目光里带着赞赏,“你说的不错!”。
她笑笑,“那些可怜的妇女,我想他们也是逼不得已才会做这种事的吧。”,她叹息道,想到了丁晓乔,不知她怎样了,她肚子里的那个小生命又该何去何从。
可能与她的工作有关吧,她十分关心妇女儿童这两弱势群体,常常在研究、思考。
“归根到底,还是为了钱吧。缺钱的原因,又是一说了!”,许梓骁沉声道。
这时,加护病房里有了动静……
邹萍醒了,脱离了危险。
嘴歪了,不能说话,医生说,还很有可能半身不遂,余生可能要在残疾中度过。
这个消息,还是让全家人有些难过,虽然,她是被教训了。
柯羽茜请假,留在医院照顾了几天,许梓骁起初不让,被她说服,儿媳嘛,应该的。
邹萍现在恢复意识了,就是不能说话,最歪着,常流口水,双^腿走路也真不灵便了,几乎不能自主行走。

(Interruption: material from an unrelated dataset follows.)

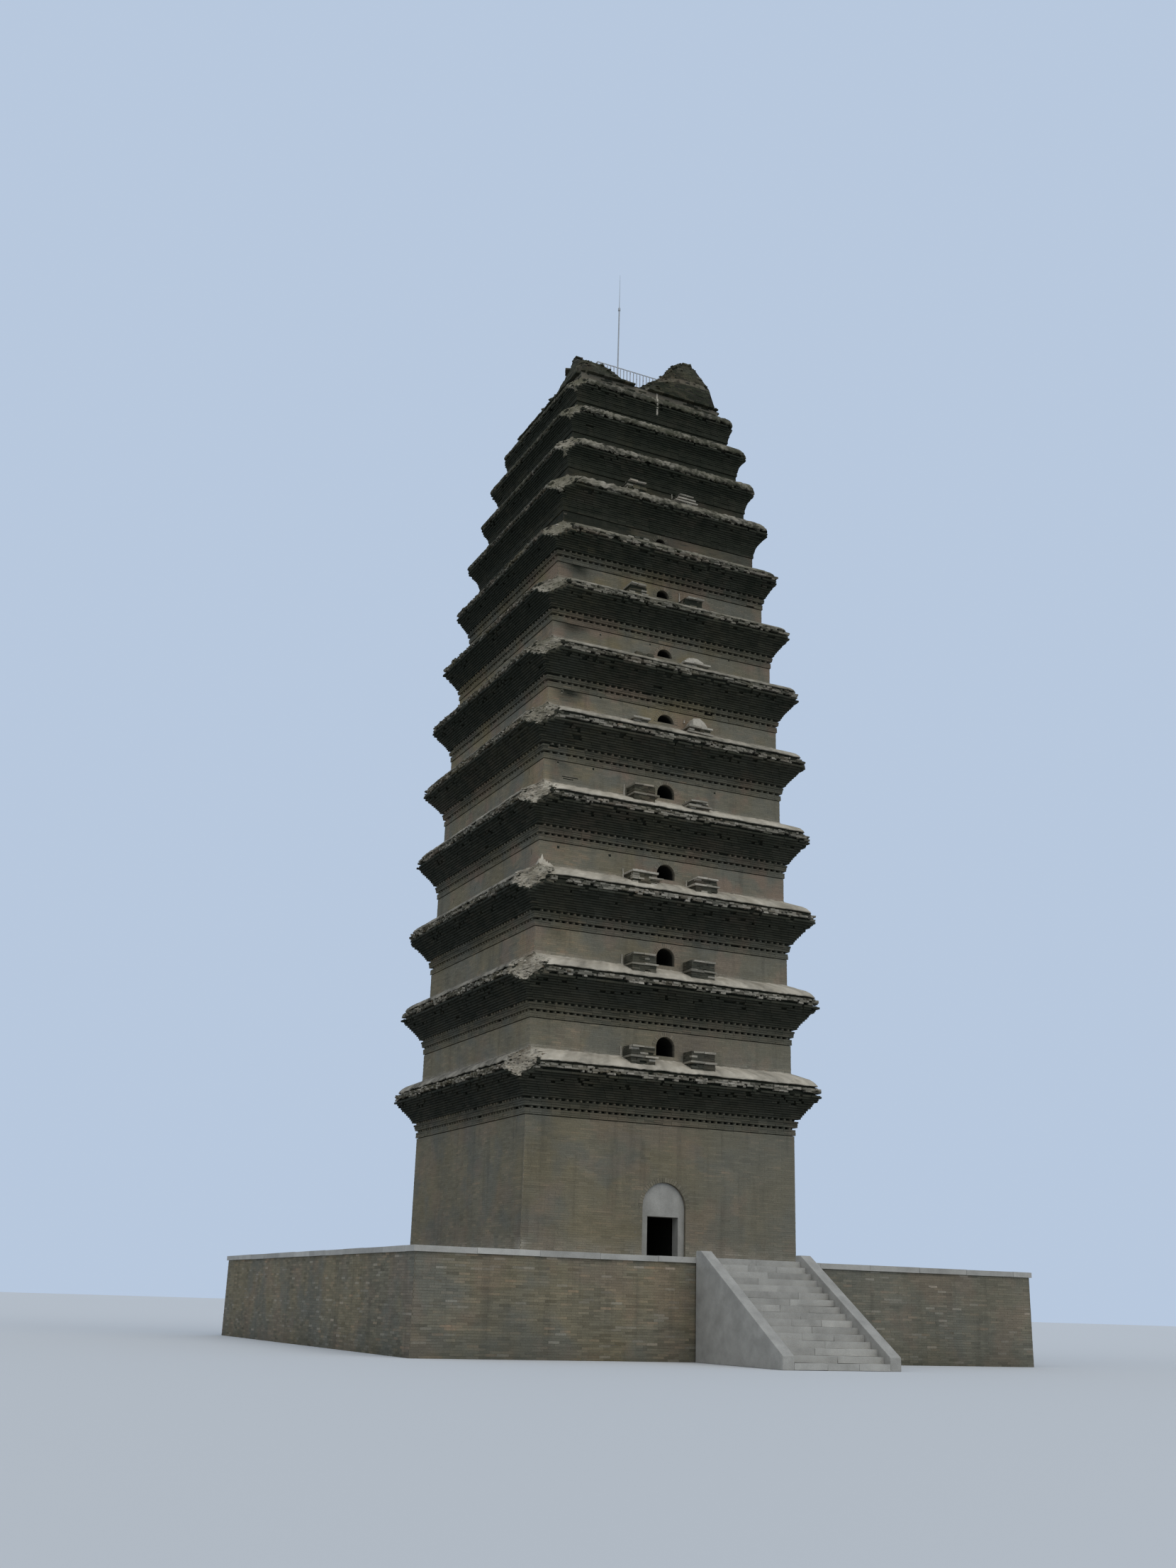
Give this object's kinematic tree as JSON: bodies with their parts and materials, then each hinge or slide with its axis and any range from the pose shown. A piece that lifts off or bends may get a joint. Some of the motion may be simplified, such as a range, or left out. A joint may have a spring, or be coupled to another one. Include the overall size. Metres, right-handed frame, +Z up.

这对于她来说,着实是个最沉重的打击!也是最残酷的折磨!
多骄傲,自视甚高的一个人,现在变成这个样子,最痛苦的是,她的意识还清醒着!
“妈,您别多想,安心养病,努力复健,一定会好起来的!”,柯羽茜帮她擦着手,看她闷闷不乐的样子,柔声安慰道。
“啊——”,邹萍连忙猛地推开她,她踉跄了几下,差点摔倒,这时,提着保温盒的许秉承进来。
“哼……哼哼……”,邹萍瞪着柯羽茜,想说,不要你管!别在这看我好戏!说话不利索,像哑巴似地在那哼唧。
“嘭——”,许秉承看不过去了,将保温盒重重地朝桌子上一摔,绕到她的面前。
“都这样了,还撒什么泼,茜茜大度,不跟你计较,你倒好,还这么小心眼,活该你说不出话,憋死你!”,许秉承气愤地冲病床^上的邹萍指责。
“爸!您别这样,妈她是病人,心情不好是正常的!”,柯羽茜连忙拉着公公的手臂,小声地道。
邹萍嘴歪着,抬着眼,看着丈夫,一股心酸涌上,眼眶涨红,一副要哭的样子。
这个许秉承,他这辈子就没——喜欢过她吧?!
一股委屈涌上,真不知道当初委曲求全是不是错的。
“她正常的时候,心理又正常过吗?她的那颗心早病了!”,许秉承气愤地又道,这些年没少被邹萍折腾,就因为当初他走错了一步,她就抓着那个把柄不放!
邹萍这时“哇”的一声哭了出来,躲进了被窝里,柯羽茜看她这样,心生怜悯,想上前安慰。
“我看着吧,你回去休息,改明儿回青口吧,别耽误了工作。这是我欠下的债,该我还!”,许秉承冲柯羽茜说道,最后一句,说得异常无奈。
或许,当年他出轨的事,是造成邹萍心理扭曲的一个直接原因吧,自那次后,她的性子就大变了。
变得十分要强,什么都要比别人家强!子女的学业、事业、婚姻,她都得管!
最严重的一件事就是,为了阻止女儿和穷小子卓君天恋爱和报复,将卓君天送进了监狱!
柯羽茜离开了医院,回了许家,收拾了些她和许梓骁的入冬的衣服,打算明天回青口。
在床头柜的抽屉里,无意中看到了一只精致的珠宝盒,她想起这是左清川还手链时,送她的。
无聊地打开了下,看着空空的盒子,笑笑。
最近很少跟左清川联系,对他其实也不算了解吧,小时候的那种感觉,也很模糊,碍于许梓骁,她对他一直避嫌。
手机响,连忙拿床^上的手机,左手摸着将盒子放下,“啪”的一声,那盒子落地了,她听到有东西在地板上滚动的声音,边接电话,边朝地板上看去——
“喂——”
许梓骁的声音传来,她像没听到似的,双眸呆呆地看着地板上躺着的一枚戒指!大颗的钻石,十分抢眼,她下了床,朝它走去。
“茜茜?”,她一直没说话,许梓骁扬声喊,柯羽茜捡起那枚陌生的钻戒,满脸疑惑。
“柯羽茜!你说话!”,许梓骁急了,以为她出了什么事,大声地喊,她才回神。